◆ Given exercise: Quote exactly, and only, the lines of the material below from the line with "extrude(amount=tray_h - tray_wall, mode=Mode.SUBTRACT)" through the line with "obj.data.transform(world)".

== Data extract

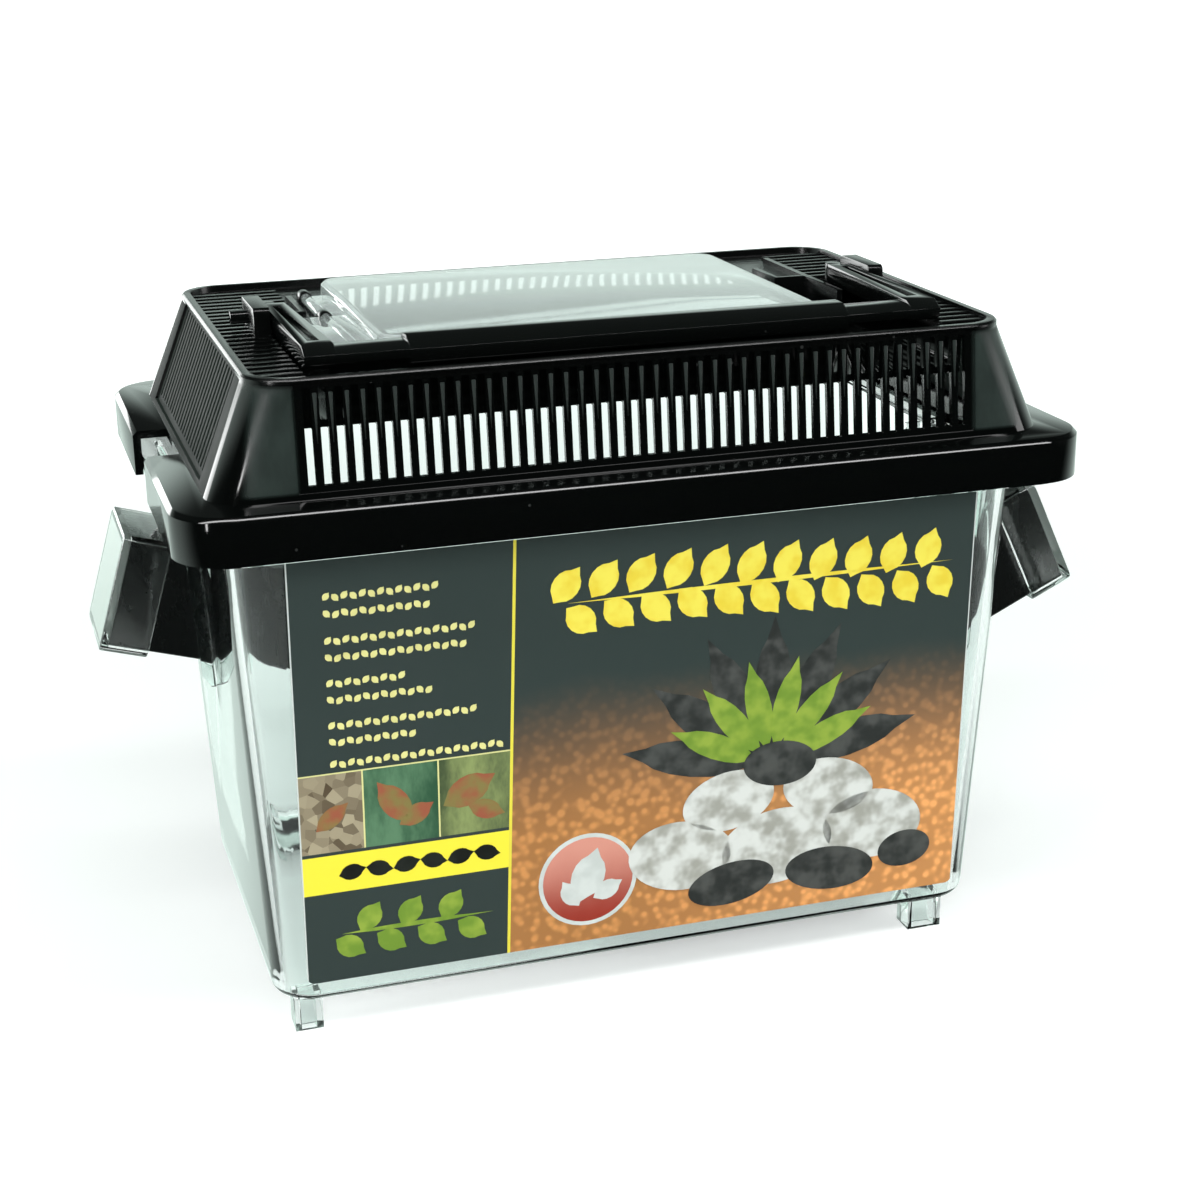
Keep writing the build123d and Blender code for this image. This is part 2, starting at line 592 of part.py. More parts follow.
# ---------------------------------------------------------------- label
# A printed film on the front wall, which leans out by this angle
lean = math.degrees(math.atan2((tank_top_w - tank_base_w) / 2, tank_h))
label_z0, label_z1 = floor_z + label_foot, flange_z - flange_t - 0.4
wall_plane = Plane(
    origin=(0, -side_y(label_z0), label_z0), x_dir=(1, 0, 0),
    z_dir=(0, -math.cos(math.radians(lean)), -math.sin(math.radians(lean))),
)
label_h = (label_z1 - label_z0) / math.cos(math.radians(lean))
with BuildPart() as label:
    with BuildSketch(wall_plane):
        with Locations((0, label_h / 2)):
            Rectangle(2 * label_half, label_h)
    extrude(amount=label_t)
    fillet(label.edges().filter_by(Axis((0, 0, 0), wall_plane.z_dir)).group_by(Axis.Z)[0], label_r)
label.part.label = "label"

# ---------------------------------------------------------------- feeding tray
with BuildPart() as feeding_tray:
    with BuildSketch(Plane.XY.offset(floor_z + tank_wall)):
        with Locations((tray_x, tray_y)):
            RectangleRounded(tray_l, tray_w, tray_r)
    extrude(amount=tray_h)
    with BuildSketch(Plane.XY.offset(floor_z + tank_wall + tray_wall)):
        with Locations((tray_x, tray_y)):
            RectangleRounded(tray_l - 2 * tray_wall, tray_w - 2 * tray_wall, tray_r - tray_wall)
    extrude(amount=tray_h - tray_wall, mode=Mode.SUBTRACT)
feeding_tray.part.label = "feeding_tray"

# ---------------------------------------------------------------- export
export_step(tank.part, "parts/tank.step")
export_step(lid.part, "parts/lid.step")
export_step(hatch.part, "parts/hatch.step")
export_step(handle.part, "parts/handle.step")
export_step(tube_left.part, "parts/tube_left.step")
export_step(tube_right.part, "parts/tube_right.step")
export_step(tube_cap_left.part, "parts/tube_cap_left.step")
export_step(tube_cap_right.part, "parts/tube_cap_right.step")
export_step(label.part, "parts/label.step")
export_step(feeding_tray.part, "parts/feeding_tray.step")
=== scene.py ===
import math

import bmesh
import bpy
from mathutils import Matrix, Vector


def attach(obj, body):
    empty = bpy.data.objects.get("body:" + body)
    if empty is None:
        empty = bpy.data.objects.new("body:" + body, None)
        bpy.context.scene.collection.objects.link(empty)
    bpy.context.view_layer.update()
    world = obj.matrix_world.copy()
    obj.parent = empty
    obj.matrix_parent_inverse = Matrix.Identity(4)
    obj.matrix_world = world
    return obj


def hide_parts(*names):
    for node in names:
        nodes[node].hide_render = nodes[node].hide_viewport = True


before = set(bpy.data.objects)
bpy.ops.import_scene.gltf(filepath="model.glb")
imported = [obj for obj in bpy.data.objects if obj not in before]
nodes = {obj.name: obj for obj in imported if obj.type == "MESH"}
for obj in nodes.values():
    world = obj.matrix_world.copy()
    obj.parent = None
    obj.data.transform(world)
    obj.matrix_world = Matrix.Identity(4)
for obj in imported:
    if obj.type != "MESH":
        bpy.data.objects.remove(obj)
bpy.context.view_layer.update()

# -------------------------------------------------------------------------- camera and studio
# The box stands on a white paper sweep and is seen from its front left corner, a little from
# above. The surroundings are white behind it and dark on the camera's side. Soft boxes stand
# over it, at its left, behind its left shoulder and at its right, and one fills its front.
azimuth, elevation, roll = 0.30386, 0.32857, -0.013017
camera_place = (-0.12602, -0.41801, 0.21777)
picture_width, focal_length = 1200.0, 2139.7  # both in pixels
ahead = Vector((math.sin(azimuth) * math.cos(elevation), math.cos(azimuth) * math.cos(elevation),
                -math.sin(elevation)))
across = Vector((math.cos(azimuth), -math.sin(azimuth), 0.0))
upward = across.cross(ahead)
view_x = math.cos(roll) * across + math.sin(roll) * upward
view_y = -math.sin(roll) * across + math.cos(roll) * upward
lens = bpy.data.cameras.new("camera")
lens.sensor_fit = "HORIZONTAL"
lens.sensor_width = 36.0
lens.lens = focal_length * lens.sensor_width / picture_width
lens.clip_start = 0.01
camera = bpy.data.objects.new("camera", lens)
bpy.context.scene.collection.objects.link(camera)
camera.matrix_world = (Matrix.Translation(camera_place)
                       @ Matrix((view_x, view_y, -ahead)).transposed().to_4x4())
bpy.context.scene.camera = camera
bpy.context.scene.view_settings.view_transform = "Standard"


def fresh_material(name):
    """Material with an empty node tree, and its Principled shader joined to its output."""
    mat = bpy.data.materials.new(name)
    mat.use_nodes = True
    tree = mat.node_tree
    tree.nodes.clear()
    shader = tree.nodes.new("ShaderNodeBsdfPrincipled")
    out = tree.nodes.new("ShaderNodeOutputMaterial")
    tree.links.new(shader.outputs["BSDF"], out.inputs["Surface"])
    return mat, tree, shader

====

◆ Solution to this problem:
    extrude(amount=tray_h - tray_wall, mode=Mode.SUBTRACT)
feeding_tray.part.label = "feeding_tray"

# ---------------------------------------------------------------- export
export_step(tank.part, "parts/tank.step")
export_step(lid.part, "parts/lid.step")
export_step(hatch.part, "parts/hatch.step")
export_step(handle.part, "parts/handle.step")
export_step(tube_left.part, "parts/tube_left.step")
export_step(tube_right.part, "parts/tube_right.step")
export_step(tube_cap_left.part, "parts/tube_cap_left.step")
export_step(tube_cap_right.part, "parts/tube_cap_right.step")
export_step(label.part, "parts/label.step")
export_step(feeding_tray.part, "parts/feeding_tray.step")
=== scene.py ===
import math

import bmesh
import bpy
from mathutils import Matrix, Vector


def attach(obj, body):
    empty = bpy.data.objects.get("body:" + body)
    if empty is None:
        empty = bpy.data.objects.new("body:" + body, None)
        bpy.context.scene.collection.objects.link(empty)
    bpy.context.view_layer.update()
    world = obj.matrix_world.copy()
    obj.parent = empty
    obj.matrix_parent_inverse = Matrix.Identity(4)
    obj.matrix_world = world
    return obj


def hide_parts(*names):
    for node in names:
        nodes[node].hide_render = nodes[node].hide_viewport = True


before = set(bpy.data.objects)
bpy.ops.import_scene.gltf(filepath="model.glb")
imported = [obj for obj in bpy.data.objects if obj not in before]
nodes = {obj.name: obj for obj in imported if obj.type == "MESH"}
for obj in nodes.values():
    world = obj.matrix_world.copy()
    obj.parent = None
    obj.data.transform(world)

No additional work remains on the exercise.